→ **WORK TO COMPLETE**: From the entries below, list each line with "handed".
━━━━━━━━━━
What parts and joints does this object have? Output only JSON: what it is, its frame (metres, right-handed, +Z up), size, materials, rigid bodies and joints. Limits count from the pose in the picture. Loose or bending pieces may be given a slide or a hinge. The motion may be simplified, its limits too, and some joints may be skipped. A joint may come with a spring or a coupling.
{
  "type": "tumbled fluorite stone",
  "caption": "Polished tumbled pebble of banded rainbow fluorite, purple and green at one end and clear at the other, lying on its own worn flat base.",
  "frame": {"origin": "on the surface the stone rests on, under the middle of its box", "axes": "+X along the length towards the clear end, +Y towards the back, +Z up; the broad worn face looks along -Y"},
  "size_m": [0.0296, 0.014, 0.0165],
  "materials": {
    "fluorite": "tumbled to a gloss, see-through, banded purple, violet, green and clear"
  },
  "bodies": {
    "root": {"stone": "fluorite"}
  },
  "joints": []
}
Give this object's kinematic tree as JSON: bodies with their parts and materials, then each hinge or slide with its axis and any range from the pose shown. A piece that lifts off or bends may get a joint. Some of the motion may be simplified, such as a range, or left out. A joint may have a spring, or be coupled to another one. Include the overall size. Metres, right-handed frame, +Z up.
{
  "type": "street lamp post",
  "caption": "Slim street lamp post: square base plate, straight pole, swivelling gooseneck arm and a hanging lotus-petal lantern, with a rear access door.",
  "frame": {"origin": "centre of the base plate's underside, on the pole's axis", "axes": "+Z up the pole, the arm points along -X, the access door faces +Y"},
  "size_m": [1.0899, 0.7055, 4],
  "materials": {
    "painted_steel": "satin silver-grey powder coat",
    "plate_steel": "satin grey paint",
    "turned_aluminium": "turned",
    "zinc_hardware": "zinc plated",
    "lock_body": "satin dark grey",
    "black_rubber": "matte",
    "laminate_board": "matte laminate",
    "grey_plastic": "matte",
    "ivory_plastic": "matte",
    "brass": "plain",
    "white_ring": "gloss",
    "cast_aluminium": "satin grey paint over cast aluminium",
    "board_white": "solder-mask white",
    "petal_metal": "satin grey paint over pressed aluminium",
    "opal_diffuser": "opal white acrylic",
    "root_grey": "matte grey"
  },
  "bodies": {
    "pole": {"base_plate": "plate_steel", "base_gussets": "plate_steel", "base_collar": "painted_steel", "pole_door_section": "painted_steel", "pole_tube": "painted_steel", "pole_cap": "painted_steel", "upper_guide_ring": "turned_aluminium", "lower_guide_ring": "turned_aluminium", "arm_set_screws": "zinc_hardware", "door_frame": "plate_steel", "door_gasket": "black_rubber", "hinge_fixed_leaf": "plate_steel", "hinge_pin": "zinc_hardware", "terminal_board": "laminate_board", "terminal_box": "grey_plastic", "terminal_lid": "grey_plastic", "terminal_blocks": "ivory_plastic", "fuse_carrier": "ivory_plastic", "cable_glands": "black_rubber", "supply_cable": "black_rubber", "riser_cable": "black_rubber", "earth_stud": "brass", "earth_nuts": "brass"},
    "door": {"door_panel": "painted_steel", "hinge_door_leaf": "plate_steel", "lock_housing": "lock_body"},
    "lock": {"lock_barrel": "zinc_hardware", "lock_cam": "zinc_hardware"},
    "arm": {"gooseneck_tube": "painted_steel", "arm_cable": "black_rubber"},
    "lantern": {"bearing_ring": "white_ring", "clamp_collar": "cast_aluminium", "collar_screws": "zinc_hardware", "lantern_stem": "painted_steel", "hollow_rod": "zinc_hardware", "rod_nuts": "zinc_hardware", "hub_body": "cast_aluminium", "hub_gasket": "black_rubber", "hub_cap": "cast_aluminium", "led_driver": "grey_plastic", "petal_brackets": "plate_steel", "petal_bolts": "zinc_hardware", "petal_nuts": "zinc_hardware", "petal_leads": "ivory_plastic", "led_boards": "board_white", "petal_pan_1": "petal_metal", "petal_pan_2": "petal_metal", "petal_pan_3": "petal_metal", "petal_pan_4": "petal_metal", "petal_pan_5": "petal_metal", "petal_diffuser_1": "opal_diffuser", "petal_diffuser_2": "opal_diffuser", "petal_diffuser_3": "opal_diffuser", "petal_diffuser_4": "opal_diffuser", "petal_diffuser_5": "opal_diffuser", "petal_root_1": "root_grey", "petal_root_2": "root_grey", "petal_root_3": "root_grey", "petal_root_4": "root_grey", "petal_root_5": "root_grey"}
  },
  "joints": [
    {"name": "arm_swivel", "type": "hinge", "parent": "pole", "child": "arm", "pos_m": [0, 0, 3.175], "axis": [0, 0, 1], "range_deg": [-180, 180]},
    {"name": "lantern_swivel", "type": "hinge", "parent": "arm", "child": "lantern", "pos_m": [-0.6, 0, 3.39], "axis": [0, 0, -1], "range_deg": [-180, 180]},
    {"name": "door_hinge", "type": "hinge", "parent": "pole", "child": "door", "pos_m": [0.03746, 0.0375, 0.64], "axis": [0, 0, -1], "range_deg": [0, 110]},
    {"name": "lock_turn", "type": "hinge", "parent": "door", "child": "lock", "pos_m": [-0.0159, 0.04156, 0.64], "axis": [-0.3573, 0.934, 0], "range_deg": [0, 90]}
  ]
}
━━━━━━━━━━
→ **OUTPUT BELOW**:
What parts and joints does this object have? Output only JSON: what it is, its frame (metres, right-handed, +Z up), size, materials, rigid bodies and joints. Limits count from the pose in the picture. Loose or bending pieces may be given a slide or a hinge. The motion may be simplified, its limits too, and some joints may be skipped. A joint may come with a spring or a coupling.
Give this object's kinematic tree as JSON: bodies with their parts and materials, then each hinge or slide with its axis and any range from the pose shown. A piece that lifts off or bends may get a joint. Some of the motion may be simplified, such as a range, or left out. A joint may have a spring, or be coupled to another one. Include the overall size. Metres, right-handed frame, +Z up.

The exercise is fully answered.